In Davos, it's the footwear that tells you everything you need to know about the seniority of the delegate.

For the rank and file, it is strictly business dress – including smart shoes. The bigwigs do it differently, however. So check out Bill Gates in decidedly uncool trainers, or John Kerry, the Democrat senator, in hiking boots.

However, it is Peter Sutherland, the Goldman Sachs chairman, who wins the prize. He is sporting an incredible pair of moon boots.

Cameron lacks patriotic fervour

Still on dress sense, when is David Cameron going to realise that he isn't a proper world leader until he wears the uniform? The trend for wearing a badge on your suit lapel with your national flag began in the US. No President goes out in public without the stars and stripes attached.

But the fashion has spread. Nicolas Sarkozy, the President of France, was sporting a tricolore badge during his address to Davos, while Felipe Calderon, the Mexican President had his badge on too.

Cameron, however, was missing a union jack yesterday.

Sycophancy beyond the call

The award for sycophancy is a tough one to win in Davos where everyone wants to cosy up to the stars.

The American broadcaster Charlie Rose made his play for the gong yesterday, however.

Introducing US Treasury Secretary Timothy Geithner to the audience, he began by saying "I was talking to Warren Buffett the other day and he said his grade for Tim was A+".

A name-drop and a gratuitous complement all in one. Good work.

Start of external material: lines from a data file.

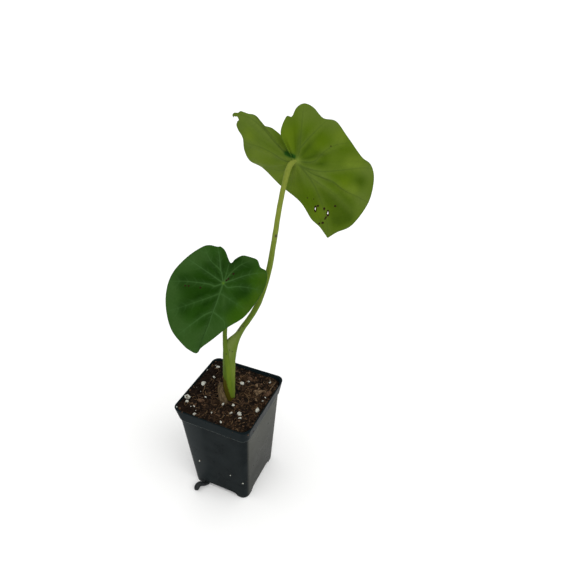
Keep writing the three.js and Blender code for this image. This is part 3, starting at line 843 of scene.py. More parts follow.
def blade_points(blade, share, out):
    """Flat places and middle-surface points at shares of the edge's length and of the way out."""
    across, up, towards = blade_frame(blade["lean"])
    rim = catmull(blade["edge"], share, closed=True)
    hump = between(blade["sectors"], headings(rim)) * np.sin(math.pi * out**PUFF)
    lift = rim[:, 2] * out**BEND + blade["faces"] * blade["quilt"] * hump
    flat = rim[:, :2] * out[:, None]
    return flat, lift, (np.array(blade["joint"]), across, up, towards)


def rim_edges(faces):
    """Edges that only one triangle has, in that triangle's order."""
    edges = {(a, b) for f in faces.tolist() for a, b in zip(f, f[1:] + f[:1])}
    return sorted((a, b) for a, b in edges if (b, a) not in edges)


def without_pinches(faces):
    """Takes away the triangles round each point where a hole would touch itself."""
    while True:
        starts, times = np.unique([a for a, b in rim_edges(faces)], return_counts=True)
        pinched = starts[times > 1]
        if len(pinched) == 0:
            return faces
        faces = faces[~np.isin(faces, pinched).any(axis=1)]


def make_blade(name, blade, veins, patches, slot, sides, bites=(), specks=(), notches=()):
    """A thin leaf blade with sunk veins above, ribs below, puffed fields between them and holes."""
    def edge(share):
        return catmull(blade["edge"], share, closed=True)

    def from_middle(places, oval):
        x, y, half_width, half_height = oval
        return np.hypot((places[:, 0] - x) / half_width, (places[:, 1] - y) / half_height)

    share, out, faces, _ = disc(edge, BLADE_SPACING)
    flat, lift, (joint, across, up, towards) = blade_points(blade, share, out)
    main, haze, side, nearest = vein_fields(flat, veins)
    open_field = np.sin(math.pi * np.clip(out, 0, 1) ** 0.8)
    puff = (1 - nearby(nearest, FIELD_WIDTH)) * open_field
    lift = lift + blade["faces"] * (FIELD_RISE * puff - SIDE_VEIN_RISE * side * open_field)
    lift = lift + WAVE_RISE * rough(np.column_stack([flat, lift * 0]), WAVE_SIZE, 3) * out
    middle = joint + np.outer(flat[:, 0], across) + np.outer(flat[:, 1], up) + np.outer(lift, towards)
    faces = np.array(faces)
    for oval in [*bites, *notches]:
        faces = faces[from_middle(flat[faces].mean(axis=1), oval) >= 1]
    faces = without_pinches(faces)
    facing = point_normals(middle, faces) * blade["faces"]
    rib = main * (1 - 0.5 * out)
    upper = middle + facing * (FINE_THICKNESS / 2 - VEIN_SINK * rib)[:, None]
    under = middle - facing * (FINE_THICKNESS / 2 + RIB_RISE * rib + SIDE_VEIN_RISE * side)[:, None]
    top, bottom = (upper, under) if blade["faces"] > 0 else (under, upper)
    count = len(middle)
    skin = [tuple(f) for f in faces.tolist()]
    skin += [(a + count, c + count, b + count) for a, b, c in faces.tolist()]
    skin += [(b, a, a + count, b + count) for a, b in rim_edges(faces)]
    piece = new_mesh(name, np.vstack([top, bottom]), skin)
    hole = np.full(count, 9.0)
    for oval in bites:
        hole = np.minimum(hole, (from_middle(flat, oval) - 1) * oval[2] - BITE_RIM)
    for x, y, radius in specks:
        hole = np.minimum(hole, np.hypot(flat[:, 0] - x, flat[:, 1] - y) - radius)
    painted = {"vein": main, "haze": haze, "branch": side, "rim": out, "scar": hole}
    painted["joint"] = nearby(np.linalg.norm(flat, axis=1), blade["spot"])
    painted["field"] = between(blade["sectors"], headings(flat)) * open_field
    for label, (radius, places) in patches.items():
        painted[label] = patch_field(flat, radius, places)
    for label, values in painted.items():
        paint(piece, label, np.concatenate([values, values]))
    dress(piece, slot, *sides)
    for face in piece.data.polygons:
        lower_half = face.vertices[0] >= count
        face.material_index = int(lower_half != (blade["faces"] < 0))
    return piece, (blade, flat, lift)


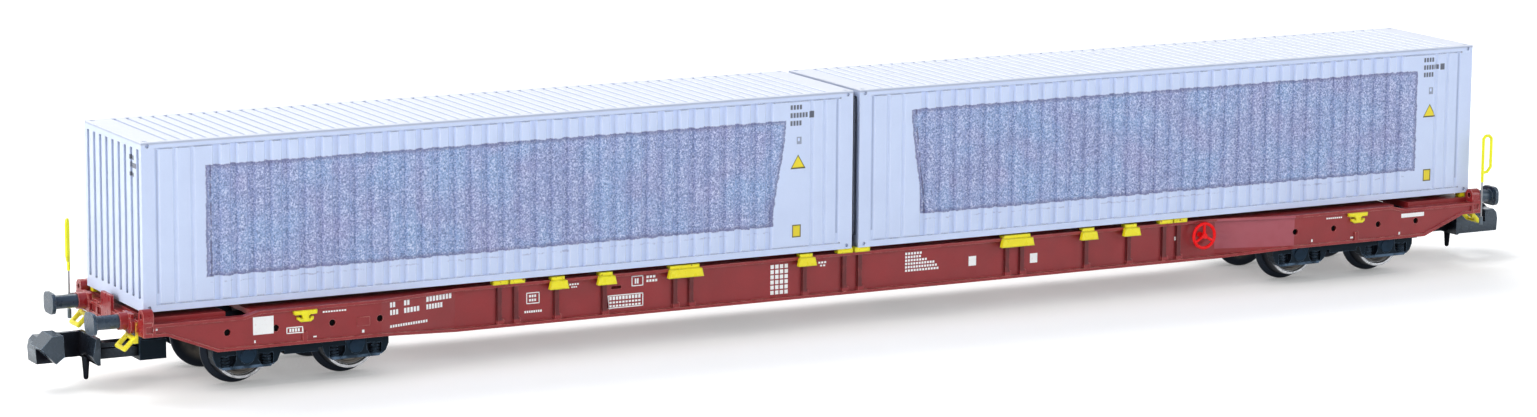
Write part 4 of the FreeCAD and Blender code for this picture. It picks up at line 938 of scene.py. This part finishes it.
MARK_WHITE = mark_material()
print_on_sill("side_sill_right", -1)
print_on_sill("side_sill_left", 1)


# ------------------------------------------------------------------------------------------------
# Painted shade in the sills' holes
# ------------------------------------------------------------------------------------------------
# holes of a sill: distance from the lifting bracket in axle spacings, and the bracket's half length
SILL_HOLES = (-0.6978, -0.2578, 0.2578, 0.6978)
BRACKET_HALF = 1.2
HOLE_Z = 5.96
PLUG_RADIUS = 0.34
PLUG_DEPTH = 0.08
# from the web's outer face to the plug's middle, and how far beside the hole the web is measured
PLUG_BEHIND = 0.32
BESIDE_HOLE = 0.6


def hole_shades(side_name, side):
    """Dark discs inside a sill's holes, flush with the back of its web, as painted shade where the holes look
    through.
    """
    node = f"side_sill_{side_name}"
    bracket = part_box("lifting_brackets_right")[1][0] / MM - BRACKET_HALF
    spacing = abs(middle("axle_1")[0] - middle("axle_2")[0])
    builder = bmesh.new()
    for end in (-1, 1):
        for share in SILL_HOLES:
            x = end * bracket + share * spacing
            faces = [on_web(node, side, x + beside, HOLE_Z)[0].y for beside in (-BESIDE_HOLE, BESIDE_HOLE)]
            y = sum(faces) / 2 - side * PLUG_BEHIND * MM
            matrix = Matrix.Translation((x * MM, y, HOLE_Z * MM)) @ Matrix.Rotation(math.pi / 2, 4, "X")
            bmesh.ops.create_cone(builder, cap_ends=True, segments=24, radius1=PLUG_RADIUS * MM,
                                  radius2=PLUG_RADIUS * MM, depth=PLUG_DEPTH * MM, matrix=matrix)
    add_piece(f"hole_shades_{side_name}", builder, HOLE_SHADE, "wagon")


# flat black for the painted shade in the holes
HOLE_SHADE = moulding("hole_shade_black", paint(12, 10, 12), paint(30, 26, 28), 0.7, shine=0.1).material
hole_shades("right", -1)
hole_shades("left", 1)


# ------------------------------------------------------------------------------------------------
# Door gear of the containers
# ------------------------------------------------------------------------------------------------
# places as shares of the container's half width, and of the doors' height from bottom to top
DOOR_BARS = (-0.66, -0.26, 0.26, 0.66)
KEEPERS = (0.03, 0.3, 0.7, 0.97)
HINGES = (0.06, 0.28, 0.5, 0.72, 0.94)
INNER_HANDLE, OUTER_HANDLE = 0.36, 0.44
# the doors: how deep they lie behind the posts, and how far they stay above the container's bottom and
# below its top
DOOR_RECESS = 0.3
DOOR_BOTTOM, DOOR_TOP = 0.9, 0.7
# half width, half height, back and front from the doors' face, and rounding of the edges
GEAR = {
    "keeper": (0.3, 0.14, -0.02, 0.19, 0.04),
    "handle": (0.725, 0.09, 0.08, 0.2, 0.03),
    "catch": (0.14, 0.24, -0.02, 0.14, 0.03),
    "hinge": (0.35, 0.16, -0.02, 0.16, 0.05),
}
# middle of a handle and its catch from the bar, and of a hinge from the container's side
HANDLE_MIDDLE = 0.725
CATCH_MIDDLE = 1.16
HINGE_MIDDLE = 1.4


def rounded_block(builder, low, high, edge):
    """A box in a bmesh with its edges rounded. Corners are in millimetres."""
    size = [(b - a) * MM for a, b in zip(low, high)]
    centre = Vector([(a + b) / 2 * MM for a, b in zip(low, high)])
    matrix = Matrix.Translation(centre) @ Matrix.Diagonal((*size, 1.0))
    made = bmesh.ops.create_cube(builder, size=1.0, matrix=matrix)
    edges = list({line for corner in made["verts"] for line in corner.link_edges})
    bmesh.ops.bevel(builder, geom=edges, offset=edge * MM, segments=2, affect="EDGES", profile=0.5)


def door_gear(end_name):
    """Keepers and handles of the locking bars, and hinges, on the door end."""
    low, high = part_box(f"container_{end_name}_shell")
    half, doors = high[1] / MM, high[0] / MM - DOOR_RECESS
    bottom, top = low[2] / MM + DOOR_BOTTOM, high[2] / MM - DOOR_TOP
    builder = bmesh.new()

    def place(kind, y, height):
        """Put one piece of gear on the doors, at a share of their height."""
        half_width, half_height, back, front, edge = GEAR[kind]
        z = bottom + height * (top - bottom)
        rounded_block(builder, (doors + back, y - half_width, z - half_height),
                      (doors + front, y + half_width, z + half_height), edge)

    for share in DOOR_BARS:
        y = share * half
        for height in KEEPERS:
            place("keeper", y, height)
        inwards = 1 if share < 0 else -1
        height = INNER_HANDLE if abs(share) < 0.5 else OUTER_HANDLE
        place("handle", y + inwards * HANDLE_MIDDLE, height)
        place("catch", y + inwards * CATCH_MIDDLE, height)
    for side in (-1, 1):
        for height in HINGES:
            place("hinge", side * (half - HINGE_MIDDLE), height)
    add_piece(f"door_gear_{end_name}", builder, GEAR_WHITE, f"container_{end_name}")


GEAR_WHITE = moulding("door_gear_white", CONTAINER_WHITE, EDGE_WHITE, 0.36, edge_share=0.7,
                      grain=0.003, spread=0.02, crevice_shade=(1.0, 0.42, 0.1, 0.9)).material
door_gear("rear")
door_gear("front")

scene = bpy.context.scene
scene.view_settings.view_transform = "Standard"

Blair's camera shy bouncers

So who has the biggest security operation here in Davos? Rock star Bono perhaps? Maybe Bill Gates, the world's second richest man? How about Russia's President Medvedev?

Wrong on all counts. Check out the security crew keeping an eye on one Tony Blair.

It's so large that it isn't possible for anyone else to use a staircase at the same time as the former Prime Minister. And woe betide a photographer who dares to snatch a cheeky snap. Short shrift doesn't begin to sum up the response to them.